A CR2032 is a 3.0 V lithium coin cell. The interesting question is not “does it have any voltage” — even a half-dead cell can read 2.7 V with no load — but does it have voltage under a small load. The internal resistance climbs as the cell ages, so a battery that reads 3.05 V open-circuit can collapse to 1.5 V the moment something draws current.

Open-Circuit Check (Quick)

  1. Power down the PC and unplug it from the wall. Press the power button once to discharge standby rails.
  2. Open the case and locate the coin cell on the motherboard (usually near the chipset or the 24-pin connector).
  3. Set your multimeter to DC volts, 20 V range or auto-range.
  4. With the battery still seated, place the red probe on the top (positive) of the cell and the black probe on the metal retainer.

A healthy battery reads 2.95–3.15 V. Anything below 2.8 V is suspect. Anything below 2.5 V is dead — replace it.

Loaded Check (More Reliable)

The real test is under load. Pop the battery out and measure it on the bench:

  1. Set the multimeter to DC volts.
  2. Touch probes to the cell — note the open-circuit voltage.
  3. Now place a 10 kΩ resistor across the cell and measure again. (No resistor handy? Many multimeters have a battery test mode that applies a small load internally.)

A good cell holds within 50 mV of its open-circuit reading. A failing cell sags by several hundred millivolts. If it drops below 2.7 V under load, replace it even if open-circuit looked fine.


Replacing the Battery Without Losing Settings

This is where people accidentally turn a five-minute job into an hour of reconfiguring BIOS.

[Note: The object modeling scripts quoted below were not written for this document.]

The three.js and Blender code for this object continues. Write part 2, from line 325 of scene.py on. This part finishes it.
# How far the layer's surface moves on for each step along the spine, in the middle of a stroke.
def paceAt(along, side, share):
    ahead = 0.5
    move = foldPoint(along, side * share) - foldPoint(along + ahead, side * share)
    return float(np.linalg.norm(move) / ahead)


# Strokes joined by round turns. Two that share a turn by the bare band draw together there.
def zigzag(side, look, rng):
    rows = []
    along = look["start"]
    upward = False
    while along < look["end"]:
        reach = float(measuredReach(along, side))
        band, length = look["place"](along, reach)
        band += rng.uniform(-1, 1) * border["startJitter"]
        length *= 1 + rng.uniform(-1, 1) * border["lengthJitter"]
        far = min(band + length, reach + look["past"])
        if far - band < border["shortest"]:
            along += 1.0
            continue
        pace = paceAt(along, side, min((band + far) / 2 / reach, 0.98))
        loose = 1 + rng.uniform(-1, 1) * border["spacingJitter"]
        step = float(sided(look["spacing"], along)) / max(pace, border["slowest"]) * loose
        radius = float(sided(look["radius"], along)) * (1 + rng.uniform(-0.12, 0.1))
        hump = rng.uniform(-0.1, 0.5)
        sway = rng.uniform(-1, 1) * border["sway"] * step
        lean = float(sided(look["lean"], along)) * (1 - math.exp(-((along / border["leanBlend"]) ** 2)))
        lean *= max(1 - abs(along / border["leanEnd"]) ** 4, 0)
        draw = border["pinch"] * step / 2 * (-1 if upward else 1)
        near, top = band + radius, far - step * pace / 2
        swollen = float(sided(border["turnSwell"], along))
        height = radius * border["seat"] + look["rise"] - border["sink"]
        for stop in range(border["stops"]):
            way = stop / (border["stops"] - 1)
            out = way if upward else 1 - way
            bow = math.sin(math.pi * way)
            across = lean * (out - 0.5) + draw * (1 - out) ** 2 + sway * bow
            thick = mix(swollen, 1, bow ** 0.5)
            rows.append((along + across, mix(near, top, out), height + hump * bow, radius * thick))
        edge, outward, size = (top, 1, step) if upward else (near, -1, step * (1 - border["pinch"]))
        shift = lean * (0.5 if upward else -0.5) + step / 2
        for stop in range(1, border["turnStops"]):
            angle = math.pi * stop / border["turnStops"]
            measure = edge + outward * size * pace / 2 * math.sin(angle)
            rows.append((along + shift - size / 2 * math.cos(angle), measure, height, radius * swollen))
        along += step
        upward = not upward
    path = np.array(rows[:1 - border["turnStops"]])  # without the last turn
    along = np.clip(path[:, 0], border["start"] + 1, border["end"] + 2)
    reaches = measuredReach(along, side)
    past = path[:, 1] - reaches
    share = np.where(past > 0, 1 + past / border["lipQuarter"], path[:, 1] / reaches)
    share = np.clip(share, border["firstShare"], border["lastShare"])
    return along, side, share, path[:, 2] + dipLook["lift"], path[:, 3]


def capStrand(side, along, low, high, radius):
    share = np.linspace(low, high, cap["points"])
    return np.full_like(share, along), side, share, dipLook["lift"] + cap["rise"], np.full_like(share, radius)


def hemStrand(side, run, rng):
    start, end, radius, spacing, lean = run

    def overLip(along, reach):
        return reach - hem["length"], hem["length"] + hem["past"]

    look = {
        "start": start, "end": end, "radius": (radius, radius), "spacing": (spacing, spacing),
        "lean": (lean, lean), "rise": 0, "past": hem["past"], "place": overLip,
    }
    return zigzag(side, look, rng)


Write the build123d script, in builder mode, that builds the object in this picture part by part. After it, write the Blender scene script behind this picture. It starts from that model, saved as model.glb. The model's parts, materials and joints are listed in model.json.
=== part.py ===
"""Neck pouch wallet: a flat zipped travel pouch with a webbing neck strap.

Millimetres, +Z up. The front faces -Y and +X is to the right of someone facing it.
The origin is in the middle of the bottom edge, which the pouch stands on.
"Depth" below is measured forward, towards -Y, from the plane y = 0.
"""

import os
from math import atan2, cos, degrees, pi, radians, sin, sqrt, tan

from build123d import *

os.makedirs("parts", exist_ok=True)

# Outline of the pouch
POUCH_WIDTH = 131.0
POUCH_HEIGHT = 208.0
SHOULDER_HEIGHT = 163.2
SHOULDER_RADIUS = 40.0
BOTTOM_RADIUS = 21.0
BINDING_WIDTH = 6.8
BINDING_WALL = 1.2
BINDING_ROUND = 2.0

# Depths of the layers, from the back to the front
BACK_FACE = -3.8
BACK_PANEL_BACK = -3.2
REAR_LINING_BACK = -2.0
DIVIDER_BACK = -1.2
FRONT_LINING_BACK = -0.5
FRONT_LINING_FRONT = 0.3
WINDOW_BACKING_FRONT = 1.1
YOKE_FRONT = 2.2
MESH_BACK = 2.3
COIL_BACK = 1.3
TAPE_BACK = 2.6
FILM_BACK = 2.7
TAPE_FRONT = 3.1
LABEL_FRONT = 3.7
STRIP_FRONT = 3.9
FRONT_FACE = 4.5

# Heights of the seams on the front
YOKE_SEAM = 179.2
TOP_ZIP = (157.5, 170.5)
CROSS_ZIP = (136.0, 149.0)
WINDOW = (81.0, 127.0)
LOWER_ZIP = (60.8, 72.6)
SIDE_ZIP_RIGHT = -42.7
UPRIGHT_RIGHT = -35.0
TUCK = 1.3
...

Before You Pull the Old Cell

Do this in BIOS first:

  • Take photos of every BIOS screen you’ve customized — boot order, XMP/EXPO state, fan curves, virtualization settings, secure boot status, TPM settings.
  • Note your secure boot state. On some boards, removing the battery while AC is disconnected wipes the platform key database. If you’re using Windows 11 with BitLocker or Secure Boot enforcement, this can lock you out at the next boot until you re-enable Secure Boot in BIOS.
  • Suspend BitLocker in Windows (manage-bde -protectors -disable C:) before pulling the battery if your TPM is tied to Secure Boot configuration. Re-enable after the swap.

The Swap

  1. Unplug the PSU. Wait 30 seconds for capacitors to drain.
  2. Ground yourself on the case chassis or wear a strap.
  3. Find the small retaining clip on the cell holder. On most boards it’s a single spring tab on one side. Press it gently with a plastic spudger — not metal — and the cell pops up.
  4. Note the orientation. The ”+” side faces up on every board I’ve ever seen, but glance at the silkscreen to confirm.
  5. Insert the new CR2032 with the ”+” side up. Press it in until the clip snaps over the edge.
  6. Do not substitute a CR2025 or CR2016 — they’re thinner, fit poorly, and have less capacity.

After the Swap

Plug in, boot to BIOS (Del or F2 during POST), and:

  • Set the date and time
  • Reapply XMP/EXPO if you use it
  • Set boot order
  • Verify Secure Boot is enabled if you need it for Windows 11
  • Save and exit

The system should boot normally. If Windows asks for a BitLocker recovery key, you either skipped the suspend step or your TPM took offense at a configuration change. Have your recovery key ready before you start the job.


When It Isn’t the Battery

A motherboard that loses time even with a fresh CR2032 has a different problem. Check for:

  • A cracked solder joint at the battery holder — reflow or replace the holder
  • A failed VBAT trace on the board (rare but it happens after liquid spills)
  • A bug in the BIOS where the RTC isn’t writing back — flash to the latest stable BIOS
  • A PSU with no 5VSB output — the system falls back to battery constantly and drains it in months instead of years

If you’ve replaced the cell twice in a year, the PSU is the next thing I’d test. A weak standby rail will eat batteries.


What to Buy

Any name-brand CR2032 is fine — Panasonic, Energizer, Sony, Murata, Renata. Stay away from no-name multipacks; the capacity is sometimes half what’s printed and the shelf life is poor. A single quality cell is under $3 at any hardware store and will outlast the rest of the build.

Keep a spare in your toolkit. The day you’ll need one is the day every store is closed.